Isn't the plainer answer that, in everyday usage, people are simply sandwiching these constructions together willy-nilly from an internal corpus which applies quite a simplistic template? After all, it seems to me the reason why these clitic clusters exist at all is simply to contain the unstressed pronouns within a verbal bracket, preventing them from sticking out at the ends and thus being emphasized. Once that habit has been ingrained on simple sentences, it gets carried over into composite constructions with two distinct sets of verbal complements, and so the clitics have to huddle in a way that allows a linear sentence, but also allows the brain to decompose that into two separate clausal layers (as shown in my last table).
Thanks...I am mostly just saying that Pomůžeme se vám postarat o děti. strikes me as inadvisable for teaching. I actually believe it is ill-formed, but clearly not everyone does. The main issue with it is that to engrain the trivial REFL-DAT sequence in our students, we may want to avoid using examples that could prevent us later on from attempting to engrain that they should leave the REFL embedded if it is under object control.
- ???Pomohla se mu oholit.
I have a few hypotheses as to why many native speakers choose to violate that constraint for your (5) [even short of not feeling constrained at all], but splitting hairs there is not going to help our students learn anything too useful.
I continue to believe that structuring the teaching of Czech clitics along the prescriptivist trajectory is the only feasible approach. It does not mean we should not accept a wide range of side translations, but rather that we choose and stage the Czech source sentences and their main English translations with a destination in mind. Even if that destination is our take on a subset of Hana and Rosen’s work. I’d rather that our students slowly advance in a sensible direction, perhaps assisted by commentary in Tips & Notes, than that they be left to drown in the sea of undigestible corpus frustrations with just “that’s just the way it is” for explanations of why something works or not.
This potential difference in approach only shows up for clauses with nested verbs and could be used to advantage even then because we do want to teach on exercises someone would actually be likely to say (after an inconsequential noun or adjective tweak, to keep our material from becoming a conversation book wannabe).
Anyway, thanks, and if you want to impact the future of the Czech course from the inside, you will find our door open.

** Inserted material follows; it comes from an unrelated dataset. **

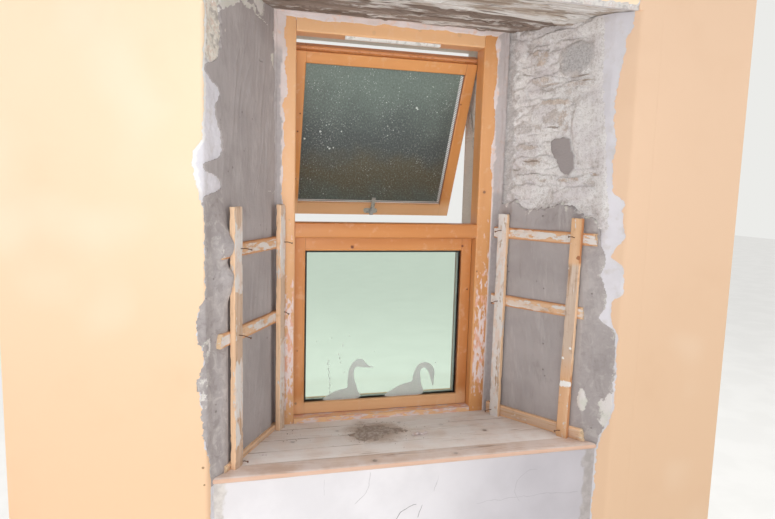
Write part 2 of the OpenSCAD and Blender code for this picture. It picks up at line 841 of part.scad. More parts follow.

Many thanks, and for the offer. I do appreciate your aims are didactic, and my nuisance-making on your thread has kind of spun away from my original mere attempt to do a colorful join-the-dots picture for your students based on the examples from your own research. I apologize for that, although I still feel a visual approach with memorable paradigms is of value. Sometimes it's better to learn something incomplete but handy than to be given the whole picture at once in its terrifying truth and certainty!
Pomohla se mu oholit
I agree there's something irritating about pomoci followed by se in general. However, a Google search for even the restricted "Pomohla se mu", shows the (mis)construction to be alive and well among those unfortunates who haven't yet got the PhD memo.
As a last whimper from the descriptivists, having failed with Kontext, I note now from a focused Google search that in a state of nature the natives use the richer clusterings almost exclusively with everyday clichés like chtít se/podařit se/povést se komu.... A sample of prescriptively right or wrong usages shows these all to be straight clausal joins in the simplistic table scheme:
- Nechce se mi jim to říkat
- Vlastně se mi mu ji ani dát nechce.
- Nikdy se nám ho to nepodařilo odnaučit.
- Bohužel se nám mu je nepodařilo dokázat
This might offer an appealing avenue for teaching, as the (very useful) clichés almost cry out for this kind of continuation, and thus show why the locals hunger for a clitic sandwich in the first place.
And with that, I'll let you get on with your job in peace. Howgh! 😊
Thanks, I should have made it clearer that your visuals (or something like them) fit within the grand scheme of things just fine, regardless of how the path through the challenges is laid out. That grand scheme contains the other side of the coin, the word order freedom to express the endless nuance of what is primarily being communicated in what probable context.
On the "se mu" item. The somewhat irritating aspect of "se" that liberated itself from object control by climbing to the main cluster, such as most drastically in:
- Pomohla se mu zabít.
feels to be the loss of "self" association, especially if datives float around the main cluster. Whose existence was ended, and to whose "benefit"? Once the reflexives are up, they tend to want to point to the subject of the clause, and if the datives are repurposable into serving as loose adjuncts, the pointers get scrambled and the confusion is complete. At least some of the rules allow our brains to make sense of the discontinuities introduced by the clitic behaviors rather than just existing to amuse the PhD elites.
The last examples you chose share a key feature in that the "se" did not climb, let alone from under object control. The subject of the main reflexive verb was the deleted impersonal "to".
This is very helpful and greatly appreciated. How other languages, including Slavic ones, manage without a privileged Second Position, is fascinating, as is the question of why there is a pronunciation problem that needs this elaborate solution only in the second position but not elsewhere in a long sentence.